From Nova Scotia to the Gulf of Mexico, all East Coast oysters (except the European Flats grown in Maine) are of the Atlantic, or Virginica species, but there are countless local varieties. If you’ve spent any time in Boston or New York City, you’ve likely come across Wellfleets and Blue Points, the most popular and abundant east coast oysters. With many growers positioned on the open ocean, New England boasts some of the briniest oysters in the world, while Chesapeake oysters are generally milder. Gulf Coast oysters don’t have the best reputation, but Apalachicola Oysters from a sparsely populated bay on the Florida Panhandle are prized for being some of the last wild-harvested oysters around.
TRY: Glidden Point Oysters from Damariscotta, Maine, are meticulously grown by one woman in some of the deepest, coldest water on the East Coast. WiAnno Oysters, grown in the Wellfleet salt marshes of Cape Cod, are among the few Wellfleets available year-round, the growers taking great care to keep them in top condition. Beausoleils from Nova Scotia consistently have a sweet finish and are recommended for beginners.
Europe is best known for its Flat Oyster, the most famous of which is the Belon, native to the Belon River in Brittany, France. European Flat Oysters were brought to Maine in the 1950s, but are still extremely rare (and pricey) stateside. Belons can grow to the size of dinner plates and have a sharp taste a bit like anchovies. They are not for everyone, but some people can’t get enough. In the past fifty years Pacific Oysters have become the most common species grown and sold in Europe, but many delicious native varieties are produced in smaller quantities along the English coast and in northern France.

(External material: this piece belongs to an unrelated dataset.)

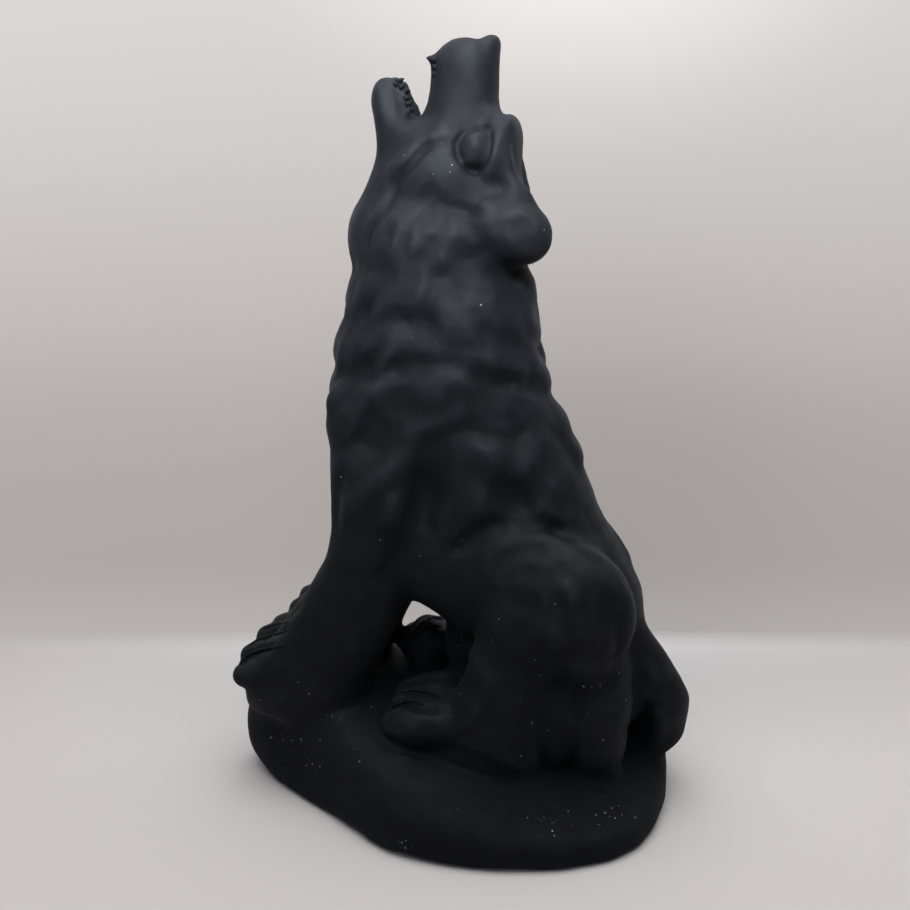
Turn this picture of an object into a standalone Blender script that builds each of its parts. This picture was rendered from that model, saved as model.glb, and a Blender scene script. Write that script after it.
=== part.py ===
"""Howling wolf seated on a rock: one solid cast piece with a flat underside.

The wolf faces -Y, +X is its left side and +Z is up. The tables below are in millimetres.
A level is (height, front, back, middle, half width): one level cut through a mass.
"""
import math

import bpy
import bmesh
from mathutils import Matrix, Vector
from mathutils.bvhtree import BVHTree

MM = 0.001

# Overall size
WOLF_HEIGHT = 200.0          # underside of the rock to the nose
BODY_WIDTH = 1.0             # sideways fullness of the animal
ROCK_RIM = 6.0               # height of the widest line of the rock
LIP_CLEARANCE = 8.0          # how far the front lip of the rock stands off the ground
ROCK_TILT = 0.13             # fall of the rock towards the left side
FAR_STEP = 6.0               # how far the right hind foot is set ahead of the left
FAR_LIFT = 6.5               # how much higher the right feet stand

# Surface
CORE_VOXEL = 1.5             # grain of the rounded masses
SKIN_VOXEL = 0.85            # grain of the carved surface
FACE_LIMIT = 11000           # triangles left on the finished piece

# Feet
TOE_RADIUS = 3.7
TOE_ROOT = 11.0              # how far a toe runs back into its paw

# Coat
LOCK_WIDTH = 2.9             # half width of one lock of the ruff
LOCK_DEPTH = 1.6             # how far a lock stands out

# Head
EAR_RADII = (7.4, 10.6, 8.6)
FAR_EAR_AHEAD = 5.0          # how far the right ear lies ahead of the left
EYE_ALONG = 7.2
EYE_HEIGHT = 171.3
EYE_HALF_WIDTH = 3.1
EYE_HALF_HEIGHT = 4.8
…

TRY: The Kelly Galloway, a native Irish oyster that’s similar to the Belon, but even bigger and saltier. Jersey Coast Oysters, harvested in clean seawater off the northern coast of France, are salty, clean and crisp. Bouzigues are a fruity and crunchy native oyster from one of the largest lakes in France, while sweet and complex Speciales Gillardeau are often considered the creme de la creme among gourmands.
Oysters grown on the West Coast are generally sweeter than their eastern counterparts. Along with the ubiquitous Pacific Oyster, the Pacific Northwest also produces the highly coveted Kumamoto Oyster, a sweet, fruity and small species originally from Japan that’s popular among beginners and connoisseurs alike. The native Olympia from Washington State is hardest to find. These small, earthy oysters were a favorite of Lewis and Clark and almost disappeared during the gold rush. They don’t travel well, so you’ll have to carpe diem when visiting Seattle or Portland.
TRY: Almost as deep as they are long, Kusshis from British Columbia are small, creamy and mild. Penn Cove Selects from the Puget Sound have won the Most Beautiful Oyster competition three times, and on top of their good looks, they also have a coveted crisp, cucumber finish. Snow Creeks, also from Puget, are grown ninety-feet deep and are consequently much brinier and saltier than most West Coast oysters.